David Beckham was one of the many mourners waiting in the long line to see Queen Elizabeth’s coffin lying in state in London on Friday.
The famed soccer player, 47, was seen getting on the line to Westminster Hall to view the coffin, telling BBC he waited just over 12 hours.
Once he got inside, Beckham was very emotional and seen wiping away tears.
“We all want to be here together and experience and celebrate the amazing life of our queen. I think that something like this today here together is meant to be shared,” Beckham told reporters outside the Hall.
Beckham said he has been sharing food with the mourners around him while on the line. He also noted how he has been in the queue for about 12 hours and even joked about his knees and back hurting while he’s waiting.
Many of the mourners have spent up to 14 hours standing in line to pay their respects to the late monarch.
However, his surprise appearance caused a delay in the queue — with many fans crowding around him to get a photo with him.
Beckham was seen wearing a navy blue hat and a long black coat outside the hall and joined the line early this morning.
Viewers also noticed the footballer’s presence on social media, tweeting glimpses of his appearance.
“David Beckham, queuing to see the queen lying in state (and possibly still hoping for a glimpse at a knighthood),” one wrote alongside a far-off snap of Beckham.
Another added: “The queue is now full of people trying to photograph David Beckham and forgetting to actually move onwards.”
“Much excitement as David Beckham came by he has been queuing for more than 12 hours with everyone,” noted a fan.
Said one user: “David in the queue with the rest of us to pay his respects… fair play fella.”
The queen died on Sept. 8 at the age of 96, after 70 years of serving the British people.

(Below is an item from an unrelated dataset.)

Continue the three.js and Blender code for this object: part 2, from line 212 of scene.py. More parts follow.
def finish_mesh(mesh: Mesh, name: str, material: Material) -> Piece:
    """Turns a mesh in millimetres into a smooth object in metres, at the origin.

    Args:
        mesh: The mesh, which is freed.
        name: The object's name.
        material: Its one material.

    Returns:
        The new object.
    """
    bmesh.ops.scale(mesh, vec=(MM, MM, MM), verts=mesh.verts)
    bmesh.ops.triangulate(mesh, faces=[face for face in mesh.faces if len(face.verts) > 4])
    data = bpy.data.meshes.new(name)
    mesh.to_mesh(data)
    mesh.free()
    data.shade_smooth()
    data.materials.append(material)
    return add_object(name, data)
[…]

The general public has been able to view the coffin on Wednesday. It will remain open for 24 hours each day before closing at 6:30 a.m. on Sept. 19 — the day of the queen’s state funeral.
Thousands of sad citizens have been standing to say goodbye — with the government expecting at least 750,000 people this week.
Mourners are required to obtain a wristband to join the line, with water fountains and portable toilets placed along the route for relief.